*WHAT TO PRODUCE*: Check each line for the word "vertices" and report how many have it. Give nothing else.
Start of DATA ENTRIES
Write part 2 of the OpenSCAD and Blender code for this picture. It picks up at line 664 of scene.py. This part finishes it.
End of DATA ENTRIES
Start of DATA ENTRIES
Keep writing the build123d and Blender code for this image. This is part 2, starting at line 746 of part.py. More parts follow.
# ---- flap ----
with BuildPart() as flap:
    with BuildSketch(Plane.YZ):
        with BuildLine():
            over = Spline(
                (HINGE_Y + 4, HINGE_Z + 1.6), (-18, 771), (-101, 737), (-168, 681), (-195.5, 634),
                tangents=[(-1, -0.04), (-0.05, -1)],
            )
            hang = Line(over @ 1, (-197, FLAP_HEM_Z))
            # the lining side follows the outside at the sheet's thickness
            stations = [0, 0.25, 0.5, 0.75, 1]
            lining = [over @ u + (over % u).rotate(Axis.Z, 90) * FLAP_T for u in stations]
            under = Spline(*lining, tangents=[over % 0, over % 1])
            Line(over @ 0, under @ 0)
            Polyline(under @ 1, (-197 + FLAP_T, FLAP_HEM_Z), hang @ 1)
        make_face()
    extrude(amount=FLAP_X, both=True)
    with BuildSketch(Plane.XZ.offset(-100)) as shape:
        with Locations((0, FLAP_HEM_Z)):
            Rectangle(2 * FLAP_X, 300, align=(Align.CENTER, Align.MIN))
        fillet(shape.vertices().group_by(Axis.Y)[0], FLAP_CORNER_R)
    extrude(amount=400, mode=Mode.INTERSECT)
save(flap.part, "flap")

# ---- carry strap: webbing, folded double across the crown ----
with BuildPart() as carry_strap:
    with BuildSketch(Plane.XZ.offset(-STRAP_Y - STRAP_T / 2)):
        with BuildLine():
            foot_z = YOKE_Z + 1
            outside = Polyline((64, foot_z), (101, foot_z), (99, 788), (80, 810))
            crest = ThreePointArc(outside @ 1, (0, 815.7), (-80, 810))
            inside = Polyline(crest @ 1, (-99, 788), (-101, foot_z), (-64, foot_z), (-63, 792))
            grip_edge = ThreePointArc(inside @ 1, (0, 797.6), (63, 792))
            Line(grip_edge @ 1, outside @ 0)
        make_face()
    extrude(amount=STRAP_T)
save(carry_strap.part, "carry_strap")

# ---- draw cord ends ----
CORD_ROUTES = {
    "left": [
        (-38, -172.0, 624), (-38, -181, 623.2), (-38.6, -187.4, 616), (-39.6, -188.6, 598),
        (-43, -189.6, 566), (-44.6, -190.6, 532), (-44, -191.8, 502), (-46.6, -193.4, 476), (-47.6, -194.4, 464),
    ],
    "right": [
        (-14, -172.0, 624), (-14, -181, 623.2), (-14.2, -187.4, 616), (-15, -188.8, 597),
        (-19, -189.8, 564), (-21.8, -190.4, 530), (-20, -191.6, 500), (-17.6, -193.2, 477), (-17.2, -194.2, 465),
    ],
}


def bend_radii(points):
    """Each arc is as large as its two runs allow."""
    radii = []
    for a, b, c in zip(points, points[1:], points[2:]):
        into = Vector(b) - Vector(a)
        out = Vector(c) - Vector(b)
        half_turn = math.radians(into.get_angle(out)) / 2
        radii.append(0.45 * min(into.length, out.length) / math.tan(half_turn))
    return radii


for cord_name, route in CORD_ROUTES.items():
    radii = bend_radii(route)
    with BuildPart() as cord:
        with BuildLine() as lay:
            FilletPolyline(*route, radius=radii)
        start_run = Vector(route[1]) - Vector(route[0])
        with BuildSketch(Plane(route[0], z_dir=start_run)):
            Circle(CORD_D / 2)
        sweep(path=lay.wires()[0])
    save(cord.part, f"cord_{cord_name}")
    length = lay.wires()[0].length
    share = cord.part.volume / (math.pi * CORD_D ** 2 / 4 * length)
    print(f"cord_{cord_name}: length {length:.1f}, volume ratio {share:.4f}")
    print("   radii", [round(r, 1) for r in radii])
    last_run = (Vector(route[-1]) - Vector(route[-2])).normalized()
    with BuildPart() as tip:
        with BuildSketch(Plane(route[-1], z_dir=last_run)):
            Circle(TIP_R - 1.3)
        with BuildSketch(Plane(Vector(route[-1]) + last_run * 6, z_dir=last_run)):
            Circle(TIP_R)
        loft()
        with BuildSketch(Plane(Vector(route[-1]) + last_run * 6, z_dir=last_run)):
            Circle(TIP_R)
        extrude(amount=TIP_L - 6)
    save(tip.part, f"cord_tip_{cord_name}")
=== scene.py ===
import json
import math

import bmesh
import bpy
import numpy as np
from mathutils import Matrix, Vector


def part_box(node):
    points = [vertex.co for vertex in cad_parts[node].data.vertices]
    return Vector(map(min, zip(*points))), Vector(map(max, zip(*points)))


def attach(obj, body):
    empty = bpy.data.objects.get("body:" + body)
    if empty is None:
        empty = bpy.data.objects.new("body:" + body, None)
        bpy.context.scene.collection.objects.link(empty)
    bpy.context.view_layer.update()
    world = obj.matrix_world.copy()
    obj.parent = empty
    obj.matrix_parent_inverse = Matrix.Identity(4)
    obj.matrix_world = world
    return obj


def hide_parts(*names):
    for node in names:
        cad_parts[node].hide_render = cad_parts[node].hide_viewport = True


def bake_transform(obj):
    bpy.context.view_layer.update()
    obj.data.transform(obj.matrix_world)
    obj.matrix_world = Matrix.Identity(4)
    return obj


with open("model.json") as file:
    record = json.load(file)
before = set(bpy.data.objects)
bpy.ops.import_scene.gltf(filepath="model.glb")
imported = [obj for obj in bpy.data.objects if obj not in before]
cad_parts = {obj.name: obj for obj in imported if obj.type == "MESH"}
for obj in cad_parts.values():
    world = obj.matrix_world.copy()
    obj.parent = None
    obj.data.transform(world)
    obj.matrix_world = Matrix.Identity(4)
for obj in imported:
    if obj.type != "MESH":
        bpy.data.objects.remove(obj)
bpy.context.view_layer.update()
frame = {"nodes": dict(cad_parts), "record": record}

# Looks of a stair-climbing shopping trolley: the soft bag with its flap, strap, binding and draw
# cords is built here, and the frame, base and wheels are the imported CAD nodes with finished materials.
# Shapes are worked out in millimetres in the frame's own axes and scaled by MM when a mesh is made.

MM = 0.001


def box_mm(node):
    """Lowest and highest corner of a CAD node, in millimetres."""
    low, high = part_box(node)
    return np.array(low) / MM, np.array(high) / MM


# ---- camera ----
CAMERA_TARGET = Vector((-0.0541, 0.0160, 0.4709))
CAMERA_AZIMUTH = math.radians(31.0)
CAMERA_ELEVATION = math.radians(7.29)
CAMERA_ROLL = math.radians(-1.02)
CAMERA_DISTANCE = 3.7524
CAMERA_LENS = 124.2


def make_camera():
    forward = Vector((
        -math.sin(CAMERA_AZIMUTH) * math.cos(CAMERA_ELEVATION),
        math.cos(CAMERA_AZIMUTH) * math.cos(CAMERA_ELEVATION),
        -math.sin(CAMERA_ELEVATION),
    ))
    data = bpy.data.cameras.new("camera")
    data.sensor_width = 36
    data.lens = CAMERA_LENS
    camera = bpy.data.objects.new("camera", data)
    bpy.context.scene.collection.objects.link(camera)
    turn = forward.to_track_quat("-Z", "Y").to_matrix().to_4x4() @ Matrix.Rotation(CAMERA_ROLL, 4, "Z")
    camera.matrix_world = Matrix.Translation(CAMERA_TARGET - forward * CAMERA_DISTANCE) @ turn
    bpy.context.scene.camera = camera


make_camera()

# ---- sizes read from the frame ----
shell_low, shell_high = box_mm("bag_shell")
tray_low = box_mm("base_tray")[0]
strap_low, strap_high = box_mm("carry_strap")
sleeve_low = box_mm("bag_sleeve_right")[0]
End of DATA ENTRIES
*TASK RESPONSE*: 2